Santa Teresa Airport has Growing Pains

SANTA TERESA, N.M. (AP) -- Sightseeing motorists driving onto taxiways and close calls between aircraft and vehicles are just some of the growing pains at the Santa Teresa Airport.

The Dona Ana County airport's tenants say the situation is unsafe and criticize the county, which owns the airport, and airport manager Vernon Wilson for not fixing the problems.

At issue is public access for motorists to a taxiway, lack of fencing around the airport perimeter and a number of other operational and management disputes.

To make matters worse, four of the five members of the county's Airport Advisory Board have resigned in recent months, with some saying the county does not listen to their recommendations.

Joe Maxsom, a corporate pilot for Hunt Building of El Paso, Texas, who flies out of the airport, says he recently helped avoid a collision between a tractor-trailer being used in an airport construction project and a small Piper aircraft.

The trailer was moving down the taxiway as the Piper was approaching it.

''Essentially, I had to jump out in front of the truck, waving my arms, and get him to stop,'' Maxsom said.

He also said he sees motorists wander on to airport property to look at the planes several times a week.

Wilson agreed that there is a problem with vehicle access at the airport, but the county is limited in how to fix it.

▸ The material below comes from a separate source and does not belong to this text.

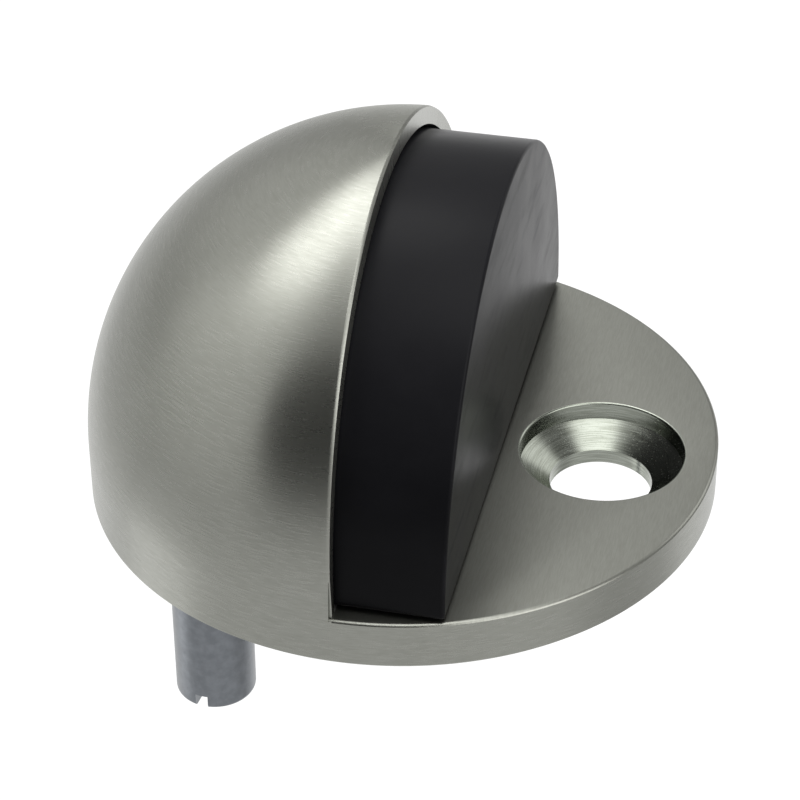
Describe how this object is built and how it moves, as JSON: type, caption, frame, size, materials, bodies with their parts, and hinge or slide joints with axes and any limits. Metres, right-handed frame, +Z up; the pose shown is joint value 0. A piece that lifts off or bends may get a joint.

''It would be a real tragedy for a guy in a Volkswagen to run into a $14 million jet,'' he said. ''We haven't had an accident. But we've had some oh-my-God-what-was-that.''

The problem is caused in large part by a taxiway that connects to the airport's main entrance road. A gate at the taxiway is closed only at night because airport tenants and students need access during the day, Wilson said.

But that means the public can drive into the area, failing to notice the warning signs or simply ignoring them.

The airport has been growing lately. About 100 planes are based at the airport, nearly double the number of a decade ago and a project is under way to lengthen the airport's runway to make it possible for DC-10s to land.

Wilson says the plans call for a redesigned entrance to the airport and a new road for tenants to access hangars so they can avoid using the taxiway.

After the work is completed in 2007 or 2008, Wilson said the taxiway will be used only by aircraft.

A spokesman for the Federal Aviation Administration said the agency has had no recent safety concerns with the airport.

But 40 tenants signed a petition asking Dona Ana County to remove Wilson from his job, saying his qualifications are better suited to some other county department. Tenants also say Wilson has failed to provide adequate security.

Wilson, a longtime pilot and flight instructor, had never managed an airport before coming to Santa Teresa Airport two years ago.

He counters that tenants' complaints about him have arisen because he has been tough on collecting rents owed the county and on enforcing safety rules.

He said he collected about $100,000 in back rent in the 2004 fiscal year and he been enforcing rules against tenants storing cars and household goods in hangars, living in hangars and parking motor homes on ramps.

Dona Ana County spokesman Jess Williams said the county has no plans to remove Wilson.

The tenants ''were used to running their own shop out there; now we have taken back control of the airport,'' he said.

Wilson said a sheriff's deputy patrols the airport, but agrees more fencing is needed, especially on the south side of the airport near the roadways. Estimates of fencing that area run up to $4 million.

The airport's troubles also have extended to those trying to help run it. Four members of the county's Airport Advisory Board have recently resigned.

Bob Worthington, an expert in aviation safety, quit because the county routinely ignored the board's advice.

''No matter what we did, nothing came to fruition within the county,'' he said.

Jorge Granados, county public works director, said county managers rewrote the airport's operating standards on safety, security and other issues on the board's recommendation.

Granados said two former board members resigned after being told to take recommendations to the airport manager and not any further.

''This board was going outside of that chain of command and it was creating problems,'' he said.